OBJECTIVE:
Print verbatim the opening line of the material and every subsequent line through the one containing "import * as".

GIVEN DATA:

-- Begin --

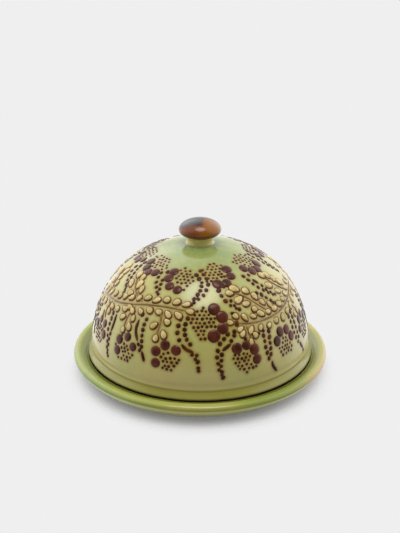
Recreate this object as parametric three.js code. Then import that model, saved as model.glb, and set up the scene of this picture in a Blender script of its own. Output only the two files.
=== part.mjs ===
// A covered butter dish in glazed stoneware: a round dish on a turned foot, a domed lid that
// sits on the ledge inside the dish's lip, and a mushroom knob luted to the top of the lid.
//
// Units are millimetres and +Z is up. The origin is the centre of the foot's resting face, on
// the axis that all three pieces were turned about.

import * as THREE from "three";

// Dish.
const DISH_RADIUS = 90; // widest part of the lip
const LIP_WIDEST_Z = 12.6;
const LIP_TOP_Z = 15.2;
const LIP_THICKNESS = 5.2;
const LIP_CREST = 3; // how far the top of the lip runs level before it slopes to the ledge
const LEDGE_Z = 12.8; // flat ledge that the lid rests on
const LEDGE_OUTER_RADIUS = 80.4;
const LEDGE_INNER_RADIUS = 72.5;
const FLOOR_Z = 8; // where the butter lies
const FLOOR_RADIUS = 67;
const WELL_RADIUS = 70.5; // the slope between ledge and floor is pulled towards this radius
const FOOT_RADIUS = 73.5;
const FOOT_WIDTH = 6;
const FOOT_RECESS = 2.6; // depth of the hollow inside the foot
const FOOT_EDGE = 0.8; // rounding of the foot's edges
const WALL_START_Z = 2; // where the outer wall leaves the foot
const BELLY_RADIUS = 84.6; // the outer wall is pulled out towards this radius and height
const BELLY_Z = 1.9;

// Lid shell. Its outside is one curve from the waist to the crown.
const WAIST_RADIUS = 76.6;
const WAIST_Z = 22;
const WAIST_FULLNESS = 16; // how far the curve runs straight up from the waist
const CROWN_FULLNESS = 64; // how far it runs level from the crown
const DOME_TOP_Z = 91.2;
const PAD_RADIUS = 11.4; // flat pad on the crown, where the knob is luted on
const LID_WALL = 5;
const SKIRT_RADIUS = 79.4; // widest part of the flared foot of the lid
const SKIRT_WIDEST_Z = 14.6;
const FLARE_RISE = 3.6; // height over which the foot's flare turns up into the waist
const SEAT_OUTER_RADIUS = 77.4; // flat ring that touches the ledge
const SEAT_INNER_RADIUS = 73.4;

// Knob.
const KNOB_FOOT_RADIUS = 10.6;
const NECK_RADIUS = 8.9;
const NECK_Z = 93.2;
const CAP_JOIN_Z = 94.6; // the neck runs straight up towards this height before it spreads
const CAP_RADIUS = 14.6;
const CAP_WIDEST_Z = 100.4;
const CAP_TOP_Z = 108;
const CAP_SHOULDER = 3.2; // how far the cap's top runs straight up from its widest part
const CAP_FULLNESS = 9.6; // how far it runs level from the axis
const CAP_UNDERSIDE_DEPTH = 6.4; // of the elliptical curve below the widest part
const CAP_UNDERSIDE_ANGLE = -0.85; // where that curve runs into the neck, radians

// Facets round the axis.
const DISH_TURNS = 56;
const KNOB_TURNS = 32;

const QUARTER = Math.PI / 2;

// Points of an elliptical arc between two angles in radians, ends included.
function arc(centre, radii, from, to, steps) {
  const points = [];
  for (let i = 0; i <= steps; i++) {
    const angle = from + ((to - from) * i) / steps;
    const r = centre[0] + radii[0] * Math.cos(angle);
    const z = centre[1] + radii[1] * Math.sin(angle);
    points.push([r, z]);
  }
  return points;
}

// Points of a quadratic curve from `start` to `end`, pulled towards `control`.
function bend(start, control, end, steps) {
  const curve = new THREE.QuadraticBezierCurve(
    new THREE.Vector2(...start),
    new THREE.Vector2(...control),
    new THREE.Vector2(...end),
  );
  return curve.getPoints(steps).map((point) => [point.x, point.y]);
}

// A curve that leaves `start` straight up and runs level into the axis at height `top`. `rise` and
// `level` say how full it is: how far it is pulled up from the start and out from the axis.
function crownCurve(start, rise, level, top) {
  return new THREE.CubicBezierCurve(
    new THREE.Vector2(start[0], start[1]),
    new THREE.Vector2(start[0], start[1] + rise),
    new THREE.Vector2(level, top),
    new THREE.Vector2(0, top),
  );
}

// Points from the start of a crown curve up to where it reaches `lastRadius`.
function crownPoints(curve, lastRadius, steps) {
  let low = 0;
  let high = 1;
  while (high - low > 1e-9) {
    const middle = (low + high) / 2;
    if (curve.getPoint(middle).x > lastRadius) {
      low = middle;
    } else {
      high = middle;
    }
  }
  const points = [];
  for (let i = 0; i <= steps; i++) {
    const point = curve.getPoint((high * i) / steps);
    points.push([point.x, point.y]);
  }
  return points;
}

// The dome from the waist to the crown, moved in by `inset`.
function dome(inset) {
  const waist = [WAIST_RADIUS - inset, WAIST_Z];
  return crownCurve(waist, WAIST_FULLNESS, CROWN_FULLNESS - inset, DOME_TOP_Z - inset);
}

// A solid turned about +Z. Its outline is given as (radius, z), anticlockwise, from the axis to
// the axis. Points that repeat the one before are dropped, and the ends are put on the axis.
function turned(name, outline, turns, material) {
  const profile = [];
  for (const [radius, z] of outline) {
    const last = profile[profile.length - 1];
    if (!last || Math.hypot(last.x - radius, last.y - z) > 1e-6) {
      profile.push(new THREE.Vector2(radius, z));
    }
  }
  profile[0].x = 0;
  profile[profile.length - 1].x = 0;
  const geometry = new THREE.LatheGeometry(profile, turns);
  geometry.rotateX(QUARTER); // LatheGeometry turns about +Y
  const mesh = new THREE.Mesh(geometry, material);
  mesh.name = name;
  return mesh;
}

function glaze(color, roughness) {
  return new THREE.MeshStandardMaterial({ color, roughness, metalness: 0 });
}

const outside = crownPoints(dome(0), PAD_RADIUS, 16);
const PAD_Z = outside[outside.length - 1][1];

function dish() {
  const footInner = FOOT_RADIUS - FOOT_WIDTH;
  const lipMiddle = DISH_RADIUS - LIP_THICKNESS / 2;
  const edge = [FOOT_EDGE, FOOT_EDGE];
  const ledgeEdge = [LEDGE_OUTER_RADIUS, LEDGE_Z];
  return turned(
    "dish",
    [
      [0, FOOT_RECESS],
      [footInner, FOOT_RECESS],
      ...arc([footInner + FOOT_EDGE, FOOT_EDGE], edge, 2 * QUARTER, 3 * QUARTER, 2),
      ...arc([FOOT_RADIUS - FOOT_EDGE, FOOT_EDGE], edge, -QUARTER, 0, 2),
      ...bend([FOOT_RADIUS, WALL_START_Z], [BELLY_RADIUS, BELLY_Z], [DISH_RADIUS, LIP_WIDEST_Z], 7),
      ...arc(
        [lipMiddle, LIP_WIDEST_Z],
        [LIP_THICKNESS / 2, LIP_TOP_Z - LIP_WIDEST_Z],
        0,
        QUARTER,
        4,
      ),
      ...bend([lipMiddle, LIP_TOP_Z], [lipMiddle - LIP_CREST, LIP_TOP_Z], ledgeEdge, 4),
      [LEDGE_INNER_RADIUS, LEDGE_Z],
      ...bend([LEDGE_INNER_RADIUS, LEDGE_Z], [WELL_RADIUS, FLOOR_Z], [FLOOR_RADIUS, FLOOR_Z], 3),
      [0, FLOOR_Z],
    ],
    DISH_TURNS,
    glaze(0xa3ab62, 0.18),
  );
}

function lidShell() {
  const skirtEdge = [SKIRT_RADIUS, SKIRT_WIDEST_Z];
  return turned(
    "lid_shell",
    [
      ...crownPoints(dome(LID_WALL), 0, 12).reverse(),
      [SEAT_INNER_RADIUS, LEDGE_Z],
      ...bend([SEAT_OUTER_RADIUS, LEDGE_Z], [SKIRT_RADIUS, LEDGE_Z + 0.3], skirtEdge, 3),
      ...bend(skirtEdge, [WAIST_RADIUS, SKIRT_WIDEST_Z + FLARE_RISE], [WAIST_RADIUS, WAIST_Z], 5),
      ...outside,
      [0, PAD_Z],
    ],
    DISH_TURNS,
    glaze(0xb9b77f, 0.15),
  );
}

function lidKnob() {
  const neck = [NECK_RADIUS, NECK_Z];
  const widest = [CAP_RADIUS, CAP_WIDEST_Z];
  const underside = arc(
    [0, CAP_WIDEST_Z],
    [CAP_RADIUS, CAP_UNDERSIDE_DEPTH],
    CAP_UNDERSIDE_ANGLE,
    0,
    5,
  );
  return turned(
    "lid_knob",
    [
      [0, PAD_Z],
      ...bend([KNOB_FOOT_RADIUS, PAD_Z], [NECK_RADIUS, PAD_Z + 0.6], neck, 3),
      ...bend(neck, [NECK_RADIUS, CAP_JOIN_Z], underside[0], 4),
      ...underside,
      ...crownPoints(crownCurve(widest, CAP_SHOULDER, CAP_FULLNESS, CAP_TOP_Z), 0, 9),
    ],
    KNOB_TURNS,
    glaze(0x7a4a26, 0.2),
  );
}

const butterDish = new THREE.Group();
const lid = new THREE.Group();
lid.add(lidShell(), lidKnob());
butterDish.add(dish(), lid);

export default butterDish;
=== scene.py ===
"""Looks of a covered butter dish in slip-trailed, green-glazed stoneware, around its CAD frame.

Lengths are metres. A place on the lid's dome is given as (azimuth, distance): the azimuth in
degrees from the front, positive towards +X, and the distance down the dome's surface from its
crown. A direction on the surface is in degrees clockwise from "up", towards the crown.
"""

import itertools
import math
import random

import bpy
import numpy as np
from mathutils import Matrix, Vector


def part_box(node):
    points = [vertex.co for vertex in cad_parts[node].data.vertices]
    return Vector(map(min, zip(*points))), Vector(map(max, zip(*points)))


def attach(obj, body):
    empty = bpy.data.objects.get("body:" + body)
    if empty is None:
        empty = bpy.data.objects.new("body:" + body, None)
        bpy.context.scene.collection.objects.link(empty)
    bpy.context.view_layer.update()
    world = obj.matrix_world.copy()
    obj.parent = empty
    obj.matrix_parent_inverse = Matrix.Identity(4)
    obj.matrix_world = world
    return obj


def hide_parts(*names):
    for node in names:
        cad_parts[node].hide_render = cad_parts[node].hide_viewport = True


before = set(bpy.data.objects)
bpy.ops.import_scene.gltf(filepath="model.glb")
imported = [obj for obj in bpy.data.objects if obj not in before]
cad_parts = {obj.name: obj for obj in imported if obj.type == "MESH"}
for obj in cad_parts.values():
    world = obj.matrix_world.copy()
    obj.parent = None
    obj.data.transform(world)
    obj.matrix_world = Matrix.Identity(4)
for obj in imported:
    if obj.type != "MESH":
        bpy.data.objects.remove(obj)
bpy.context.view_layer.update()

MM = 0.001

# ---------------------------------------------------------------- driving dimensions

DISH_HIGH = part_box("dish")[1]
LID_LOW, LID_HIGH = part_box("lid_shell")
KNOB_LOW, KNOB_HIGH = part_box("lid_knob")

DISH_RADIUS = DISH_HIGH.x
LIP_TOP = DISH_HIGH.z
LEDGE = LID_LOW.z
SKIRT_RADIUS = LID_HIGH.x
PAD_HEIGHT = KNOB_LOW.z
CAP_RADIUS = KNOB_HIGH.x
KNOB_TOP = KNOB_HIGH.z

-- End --

SOLUTION:
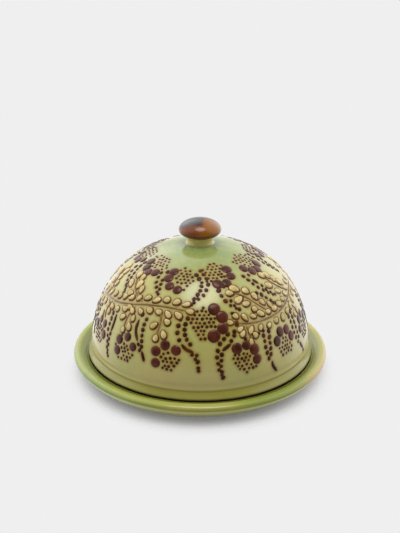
Recreate this object as parametric three.js code. Then import that model, saved as model.glb, and set up the scene of this picture in a Blender script of its own. Output only the two files.
=== part.mjs ===
// A covered butter dish in glazed stoneware: a round dish on a turned foot, a domed lid that
// sits on the ledge inside the dish's lip, and a mushroom knob luted to the top of the lid.
//
// Units are millimetres and +Z is up. The origin is the centre of the foot's resting face, on
// the axis that all three pieces were turned about.

import * as THREE from "three";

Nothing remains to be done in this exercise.